Phitsanulok railway station is a railway station in Phitsanulok and it is the main station for the province. It is owned by the State Railway of Thailand and is on the Northern Line. Phitsanulok railway station is  from Bangkok railway station. Formerly, the Nakhon Phing Express did not stop at this station and proceeded straight to Sila At Station in Uttaradit. In 2012, the express began stopping at this station.
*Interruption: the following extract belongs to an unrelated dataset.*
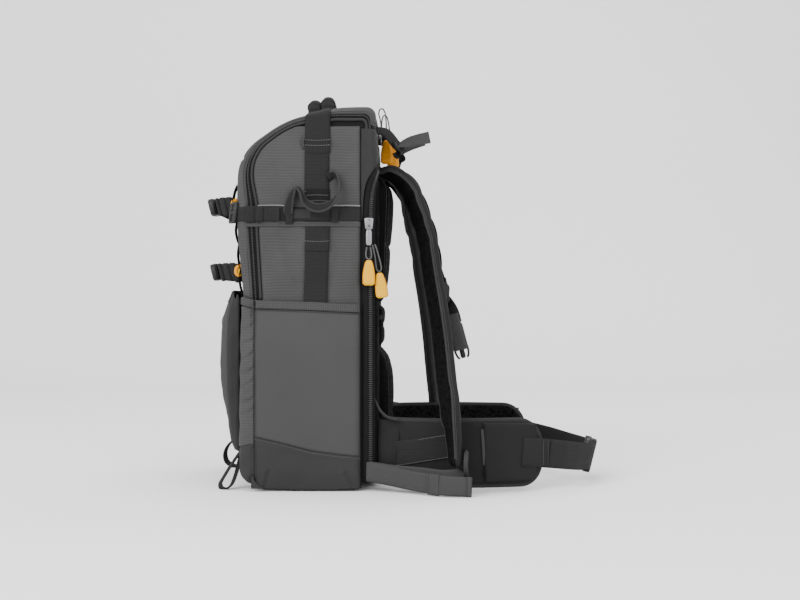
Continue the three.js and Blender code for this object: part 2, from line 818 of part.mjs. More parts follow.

This is the last station that uses lighted signal posts and marks the start of the section with the use of semaphore signals.

Train services
 Local Diesel Car 407/408 Nakhon Sawan-Chiang Mai-Nakhon Sawan
 Local Diesel Car 403/404 Phitsanulok-Sila At-Phitsanulok
 Local Diesel Car 401/402 Lop Buri-Phitsanulok-Lop Buri
 Rapid 111/108 Bangkok-Den Chai-Bangkok
 Special Express "Utthawithi" 9/10 Bangkok-Chiang Mai-Bangkok
 Ordinary 201/202 Bangkok-Phitsanulok-Bangkok
 Special Express Diesel Car 3/4 Bangkok-Sawankhalok/Sila At-Bangkok
 Rapid 109/102 Bangkok-Chiang Mai-Bangkok
 Special Express 13/14 Bangkok-Chiang Mai-Bangkok
 Rapid Diesel Car 105/106 Bangkok-Sila At-Bangkok
 Rapid 107/112 Bangkok-Den Chai-Bangkok
 Express 51/52 Bangkok-Chiang Mai-Bangkok
 Special Express Diesel Car 7/8 Bangkok-Chiang Mai-Bangkok

Future
Phitsanulok is planned stop on the high-speed rail link connecting Bangkok to Chiang Mai. The station location has not been decided. There are two choices: at the current railway station or another site near Phitsanulok Airport.